In any contract negotiations, money is always the key interest on both sides. Anything else is superfluous and a diversion. A report today from a very reliable source indicates that the owners may “lock out” the players if an agreement is not reached before the expiration of the current MLB Collective Bargaining Agreement on December 1. Relax, it ain’t gonna happen.
No one connected to Major League Baseball is losing money today. From the peanut vendor in the stands packed with a crowd of 30,000 fans, to the bullpen coach whose job has taken on a new significance, to the principals, the owners and players…….baseball is a money making machine. And even the MLB team with the lowest attendance, Tampa Bay, attracted more than 1.2 million fans. And accepting to Biz Journals, Tampa ranks at the bottom of the profits list……but they still made a profit.

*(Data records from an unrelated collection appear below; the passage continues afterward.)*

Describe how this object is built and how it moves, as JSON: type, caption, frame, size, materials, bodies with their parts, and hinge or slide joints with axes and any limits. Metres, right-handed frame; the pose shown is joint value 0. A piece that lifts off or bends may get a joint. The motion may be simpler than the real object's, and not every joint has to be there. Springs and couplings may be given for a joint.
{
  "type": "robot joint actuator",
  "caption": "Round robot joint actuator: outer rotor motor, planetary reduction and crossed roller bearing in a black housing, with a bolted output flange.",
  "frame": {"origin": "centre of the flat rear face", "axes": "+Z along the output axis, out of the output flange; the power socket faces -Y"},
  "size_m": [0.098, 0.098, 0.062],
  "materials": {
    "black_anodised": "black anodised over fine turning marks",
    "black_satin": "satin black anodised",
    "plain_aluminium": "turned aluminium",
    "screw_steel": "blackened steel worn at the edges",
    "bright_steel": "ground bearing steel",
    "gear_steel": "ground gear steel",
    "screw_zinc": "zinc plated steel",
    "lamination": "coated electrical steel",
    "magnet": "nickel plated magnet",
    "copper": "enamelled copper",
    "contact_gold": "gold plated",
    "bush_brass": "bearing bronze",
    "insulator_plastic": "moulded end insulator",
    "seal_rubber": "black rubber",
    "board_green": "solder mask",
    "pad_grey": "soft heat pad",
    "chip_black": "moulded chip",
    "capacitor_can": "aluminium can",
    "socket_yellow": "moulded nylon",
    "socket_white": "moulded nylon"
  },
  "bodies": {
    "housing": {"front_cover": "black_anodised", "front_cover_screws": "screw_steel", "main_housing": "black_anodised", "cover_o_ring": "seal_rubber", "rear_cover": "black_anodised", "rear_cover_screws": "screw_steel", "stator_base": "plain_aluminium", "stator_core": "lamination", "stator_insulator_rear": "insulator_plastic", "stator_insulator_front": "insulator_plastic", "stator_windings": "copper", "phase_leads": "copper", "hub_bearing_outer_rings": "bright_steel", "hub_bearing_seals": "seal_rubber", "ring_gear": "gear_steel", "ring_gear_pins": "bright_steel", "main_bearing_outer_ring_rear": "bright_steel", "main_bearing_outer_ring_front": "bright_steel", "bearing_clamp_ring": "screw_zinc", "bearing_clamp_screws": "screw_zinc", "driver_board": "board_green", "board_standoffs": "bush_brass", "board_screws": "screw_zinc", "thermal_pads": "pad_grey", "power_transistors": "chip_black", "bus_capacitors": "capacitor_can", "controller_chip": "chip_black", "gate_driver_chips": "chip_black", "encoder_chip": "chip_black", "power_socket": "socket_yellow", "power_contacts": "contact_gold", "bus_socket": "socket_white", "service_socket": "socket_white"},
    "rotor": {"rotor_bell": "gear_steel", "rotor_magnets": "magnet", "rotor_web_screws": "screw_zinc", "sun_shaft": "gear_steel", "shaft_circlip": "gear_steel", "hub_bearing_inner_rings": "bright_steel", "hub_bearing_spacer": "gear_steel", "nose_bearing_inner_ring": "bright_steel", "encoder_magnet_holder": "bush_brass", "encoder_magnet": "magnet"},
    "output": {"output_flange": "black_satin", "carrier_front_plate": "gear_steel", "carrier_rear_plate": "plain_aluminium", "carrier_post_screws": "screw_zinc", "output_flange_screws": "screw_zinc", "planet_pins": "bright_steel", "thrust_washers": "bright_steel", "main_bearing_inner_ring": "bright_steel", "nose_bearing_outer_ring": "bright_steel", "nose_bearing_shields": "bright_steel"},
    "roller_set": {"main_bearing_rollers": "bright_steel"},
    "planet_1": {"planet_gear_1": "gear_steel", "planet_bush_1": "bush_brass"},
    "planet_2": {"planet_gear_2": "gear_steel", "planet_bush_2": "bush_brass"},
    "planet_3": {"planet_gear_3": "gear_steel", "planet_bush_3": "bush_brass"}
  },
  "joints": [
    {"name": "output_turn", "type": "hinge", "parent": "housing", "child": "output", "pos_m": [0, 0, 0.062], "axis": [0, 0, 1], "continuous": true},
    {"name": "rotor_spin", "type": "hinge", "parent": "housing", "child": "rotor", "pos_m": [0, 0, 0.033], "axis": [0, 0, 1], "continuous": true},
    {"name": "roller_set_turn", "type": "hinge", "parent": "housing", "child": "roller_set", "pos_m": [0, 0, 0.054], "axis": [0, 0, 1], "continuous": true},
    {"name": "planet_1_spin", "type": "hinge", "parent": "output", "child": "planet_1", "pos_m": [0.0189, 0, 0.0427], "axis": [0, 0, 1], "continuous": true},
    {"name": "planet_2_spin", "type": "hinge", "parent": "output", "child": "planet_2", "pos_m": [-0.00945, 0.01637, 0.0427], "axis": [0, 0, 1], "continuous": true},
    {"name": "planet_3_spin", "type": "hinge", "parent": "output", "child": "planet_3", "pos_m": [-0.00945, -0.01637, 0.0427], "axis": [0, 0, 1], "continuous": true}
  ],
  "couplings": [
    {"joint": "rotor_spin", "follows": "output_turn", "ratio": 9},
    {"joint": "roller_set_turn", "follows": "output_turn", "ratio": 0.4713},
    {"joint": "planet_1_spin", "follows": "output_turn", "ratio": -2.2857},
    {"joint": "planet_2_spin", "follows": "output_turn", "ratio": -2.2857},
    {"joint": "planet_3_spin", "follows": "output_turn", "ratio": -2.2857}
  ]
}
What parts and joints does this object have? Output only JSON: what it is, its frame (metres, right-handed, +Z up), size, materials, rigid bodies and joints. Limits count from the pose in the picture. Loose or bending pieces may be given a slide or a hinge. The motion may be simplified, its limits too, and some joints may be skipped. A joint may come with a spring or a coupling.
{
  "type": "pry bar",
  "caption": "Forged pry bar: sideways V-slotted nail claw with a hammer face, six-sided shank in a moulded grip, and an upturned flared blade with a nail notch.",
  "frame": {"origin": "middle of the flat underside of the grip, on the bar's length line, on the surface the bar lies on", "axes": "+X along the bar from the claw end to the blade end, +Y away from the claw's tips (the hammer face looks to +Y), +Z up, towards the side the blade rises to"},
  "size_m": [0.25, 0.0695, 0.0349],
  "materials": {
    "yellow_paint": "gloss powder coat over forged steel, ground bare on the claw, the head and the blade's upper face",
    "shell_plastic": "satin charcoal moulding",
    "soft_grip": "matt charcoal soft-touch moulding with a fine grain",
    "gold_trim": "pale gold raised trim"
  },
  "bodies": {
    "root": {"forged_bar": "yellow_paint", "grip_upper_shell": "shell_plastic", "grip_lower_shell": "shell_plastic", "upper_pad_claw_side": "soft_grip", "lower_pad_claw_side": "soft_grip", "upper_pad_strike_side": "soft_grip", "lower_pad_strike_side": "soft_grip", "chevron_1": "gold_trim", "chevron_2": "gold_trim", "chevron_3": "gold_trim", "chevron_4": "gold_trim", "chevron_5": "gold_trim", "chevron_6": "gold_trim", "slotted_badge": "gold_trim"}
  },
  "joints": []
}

As for the players, where we’re talking about a Major League Minimum salary of $607,500, plus an assortment of benefits most would die for. And beyond that, the average salary is 4,116,000 before the new wave of free agents cash in.
The Owners Challenge The Players To A Duel
In any case, Ken Rosenthal , who never seems to get anything wrong, is reporting that:
“Baseball’s streak of 21 consecutive years of labor peace is in jeopardy.
The owners will consider voting to lock out the players if the two sides cannot reach a new collective-bargaining agreement by the time the current deal expires on Dec. 1, according to sources with knowledge of the discussions.”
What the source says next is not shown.